Though we were only able to muster a sub-6% rate back in February of this year, it was the best rate seen since the latter half of 2022.

That was a very bad year for rates, as they more than doubled in a calendar year once QE ended and inflation began to become a major concern.

Still, getting back there was a huge positive after the 30-year fixed climbed as high as 8% in late 2023.

But those late February levels seem like a distant memory now, with the typical mortgage rate quote back in the high 6s.

Today, the 10-year bond yield, which acts as a bellwether for mortgage rates, rose above 4.60% again on escalations in the Middle East.

The strikes also caused oil prices to rise about five percent as the Strait of Hormuz saw traffic come to a standstill again.

Long story short, the peace deal appears to be toast and tensions seem to be as high as ever.

The market is responding to that risk by selling off and mortgage rates will suffer as well.

Is a Lot of the Move Higher in Mortgage Rates Already Priced In?

However, it’s important to remember the context here.
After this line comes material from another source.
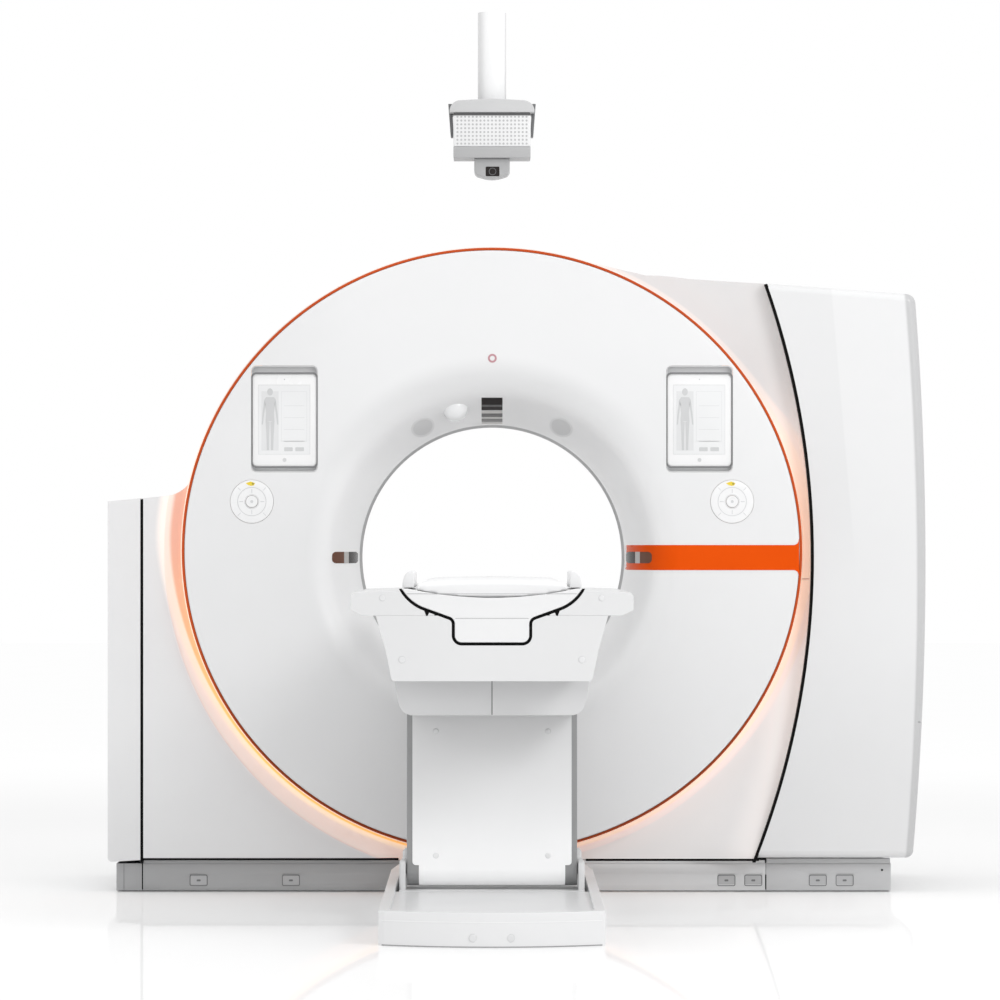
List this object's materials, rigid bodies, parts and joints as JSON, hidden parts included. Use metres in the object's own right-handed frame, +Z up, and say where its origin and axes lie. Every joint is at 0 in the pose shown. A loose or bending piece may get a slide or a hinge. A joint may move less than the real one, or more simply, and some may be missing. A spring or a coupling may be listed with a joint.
{
  "type": "computed tomography scanner",
  "caption": "Ring shaped medical scanner with a tower at one side, a long patient table on folding legs that slides into the bore, and a camera hung from the ceiling.",
  "frame": {"origin": "the point on the floor straight under the middle of the bore, the centre of the four anchor holes of the gantry's base frame", "axes": "+Z up, +Y along the bore from the table's side to the rear, +X to the right as seen from the table's foot"},
  "size_m": [2.4935, 3.06, 2.561],
  "materials": {
    "white_cover": "satin painted moulding",
    "orange_inlay": "smooth coloured inlay",
    "red_trim": "smooth coloured trim",
    "ring_light": "frosted light guide",
    "dark_window": "dark laser window",
    "seam_rubber": "matt black seal",
    "grey_plinth": "fine textured",
    "frame_steel": "powder coated steel",
    "bearing_steel": "ground steel",
    "motor_winding": "enamelled winding",
    "motor_magnets": "nickel plated",
    "slip_ring_metal": "turned tracks",
    "brush_plastic": "moulded block",
    "rotor_aluminium": "machined casting",
    "tube_housing": "painted lead lined housing",
    "unit_case": "painted sheet case",
    "dock_plastic": "satin moulding",
    "tablet_case": "satin case with a glass screen",
    "dial_plastic": "satin moulding",
    "dome_plastic": "smoked dome",
    "grille_grey": "fine perforated",
    "leg_paint": "powder coated steel",
    "rail_steel": "ground rail",
    "tabletop_shell": "lacquered shell over a light core",
    "mattress_cover": "smooth wipe clean cover",
    "camera_white": "satin moulding",
    "pole_paint": "painted tube"
  },
  "bodies": {
    "frame": {"front_cover": "white_cover", "laser_windows": "dark_window", "orange_band": "orange_inlay", "halo_ring": "red_trim", "halo_light": "ring_light", "drum_cover": "white_cover", "rear_cover": "white_cover", "bore_tube": "white_cover", "left_end_cover": "white_cover", "left_front_cover": "white_cover", "right_front_cover": "white_cover", "tower_cover": "white_cover", "left_seam": "seam_rubber", "right_seam": "seam_rubber", "plinth_left": "grey_plinth", "plinth_right": "grey_plinth", "plinth_front": "grey_plinth", "plinth_rear": "grey_plinth", "gantry_base_frame": "frame_steel", "stator_frame": "frame_steel", "bearing_outer_race": "bearing_steel", "motor_coil_ring": "motor_winding", "brush_block": "brush_plastic", "left_dock": "dock_plastic", "left_tablet": "tablet_case", "left_dial": "dial_plastic", "right_dock": "dock_plastic", "right_tablet": "tablet_case", "right_dial": "dial_plastic", "sensor_dome": "dome_plastic", "speaker_grilles": "grille_grey", "table_foot": "white_cover", "leg_base": "leg_paint", "ceiling_pole": "pole_paint", "camera_yoke": "camera_white", "camera_housing": "camera_white"},
    "rotor": {"rotor_drum": "rotor_aluminium", "bearing_inner_race": "bearing_steel", "bearing_rollers": "bearing_steel", "motor_magnet_ring": "motor_magnets", "slip_ring": "slip_ring_metal", "x_ray_tube": "tube_housing", "detector_arc": "rotor_aluminium", "generator": "unit_case", "tube_cooler": "unit_case", "balance_weight": "tube_housing"},
    "left_button": {"left_button": "dial_plastic"},
    "right_button": {"right_button": "dial_plastic"},
    "front_leg": {"front_leg": "leg_paint", "front_leg_cover": "white_cover"},
    "rear_leg": {"rear_leg": "leg_paint"},
    "table": {"table_chassis": "frame_steel", "table_housing": "white_cover", "left_shelf": "white_cover", "right_shelf": "white_cover", "leg_hood": "white_cover", "slide_rails": "rail_steel"},
    "tabletop": {"tabletop": "tabletop_shell", "tabletop_end_cap": "white_cover", "mattress": "mattress_cover"}
  },
  "joints": [
    {"name": "rotor_spin", "type": "hinge", "parent": "frame", "child": "rotor", "pos_m": [0, 0, 1.02], "axis": [0, 1, 0], "continuous": true},
    {"name": "front_leg_fold", "type": "hinge", "parent": "frame", "child": "front_leg", "pos_m": [0, -1.45, 0.14], "axis": [-1, 0, 0], "range_deg": [-75, 0]},
    {"name": "rear_leg_fold", "type": "hinge", "parent": "frame", "child": "rear_leg", "pos_m": [0, -0.95, 0.14], "axis": [-1, 0, 0], "range_deg": [-75, 0]},
    {"name": "table_level", "type": "hinge", "parent": "front_leg", "child": "table", "pos_m": [0, -1.45, 0.68], "axis": [-1, 0, 0], "range_deg": [0, 75]},
    {"name": "tabletop_slide", "type": "slide", "parent": "table", "child": "tabletop", "axis": [0, 1, 0], "range_m": [0, 1.5]},
    {"name": "left_button_push", "type": "slide", "parent": "frame", "child": "left_button", "axis": [0, 1, 0], "range_m": [0, 0.002], "stiffness_N_per_m": 1500, "springref_m": -0.0005},
    {"name": "right_button_push", "type": "slide", "parent": "frame", "child": "right_button", "axis": [0, 1, 0], "range_m": [0, 0.002], "stiffness_N_per_m": 1500, "springref_m": -0.0005}
  ],
  "couplings": [
    {"joint": "rear_leg_fold", "follows": "front_leg_fold", "ratio": 1},
    {"joint": "table_level", "follows": "front_leg_fold", "ratio": -1}
  ]
}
Much of this is already priced in.

Mortgage rates aren’t back near their pre-war levels. They aren’t sub-6% anymore or close to it.

They are priced for the war and the higher oil prices and the inflation that comes with it.
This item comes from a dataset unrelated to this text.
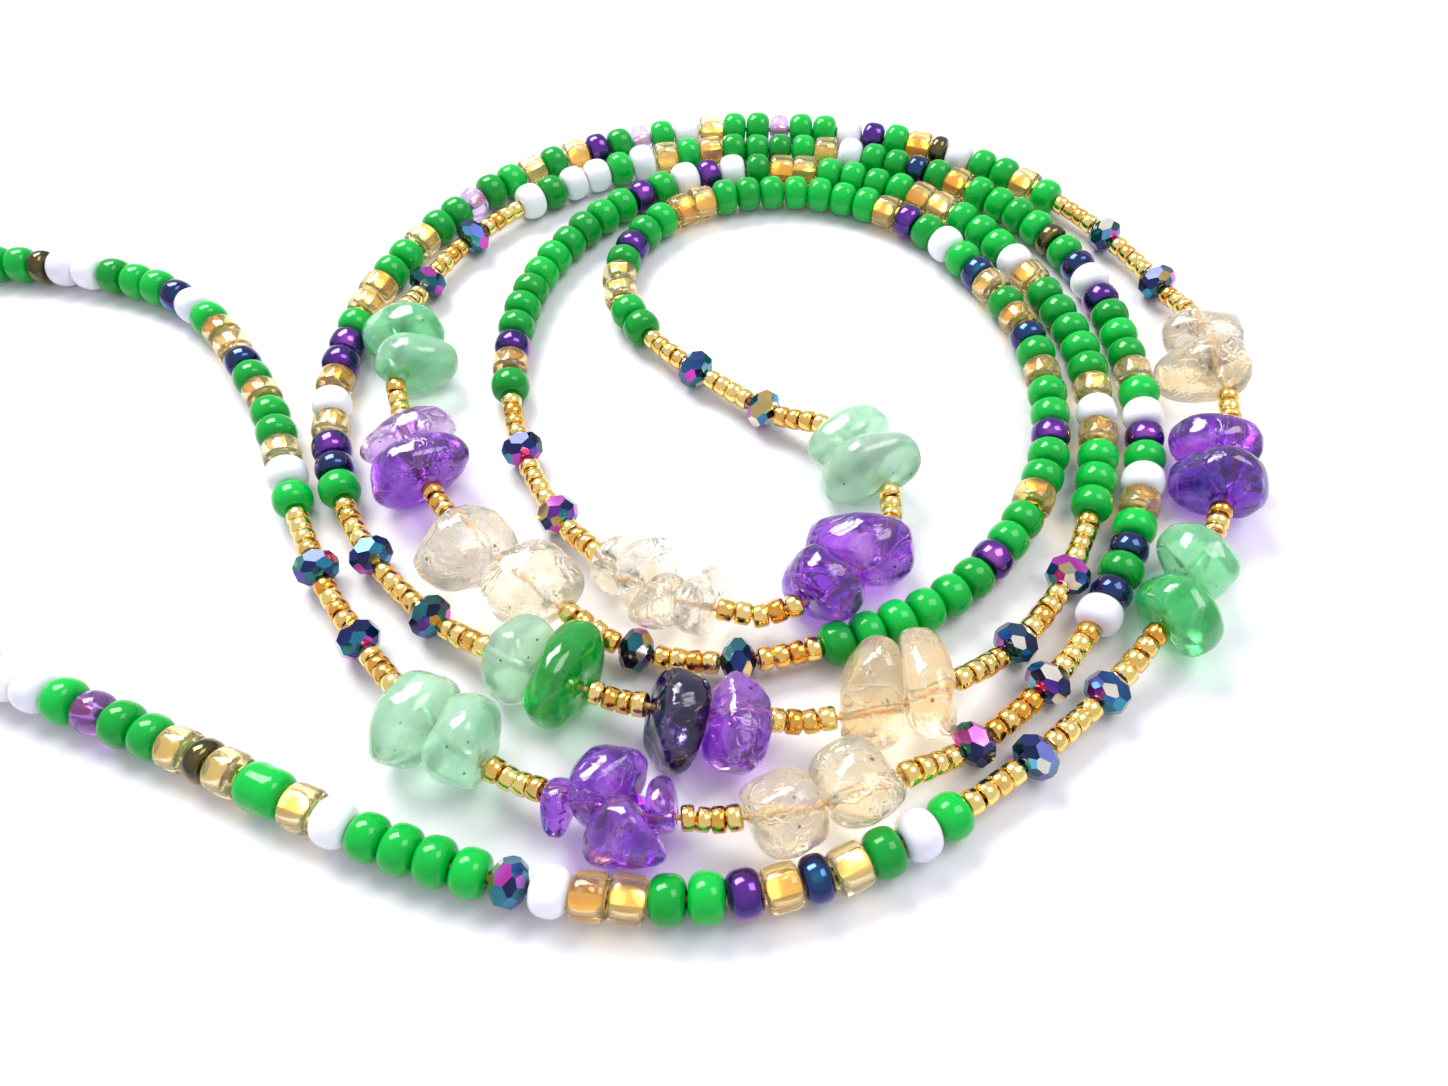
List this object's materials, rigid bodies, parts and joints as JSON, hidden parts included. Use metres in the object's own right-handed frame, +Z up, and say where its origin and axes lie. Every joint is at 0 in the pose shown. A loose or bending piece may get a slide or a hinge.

So despite yet another setback in a seemingly hopeless quest for peace, it’s perhaps not as bad as it looks.

What I mean by that is mortgage rates are basically at the top of their range that includes a war premium.

They were as low as 5.99% per Mortgage News Daily back in late February and as high as 6.85% last July.

At last glance, they are around 6.70%, which means they’re basically at their 52-week highs. Or just about.

One could argue that that’s good news because it means the risks are already priced in.

If rates were still low and we were ignoring the developments in the Middle East, that’d be another story.

But it’s already reflected in the price of a mortgage today. You are no longer able to get a sub-6% 30-year fixed (without paying discount points).

Instead, you’re paying a premium of about 75 basis points (0.75%) versus those pre-war levels.

More Downside Potential for Mortgage Rates Near Their 52-Week Highs

In addition, the market isn’t as spooked or bothered by the goings on in the Middle East anymore.

Traders have seen this movie before, multiple times. As such, further upside risk might be limited, especially when you factor in what’s already baked in to the price.

Conversely, what might surprise traders would be peaceful developments, which could lead to lower mortgage rates again!

Taken together, there might be limited upside risk and more downside potential for mortgage rates, despite current headwinds.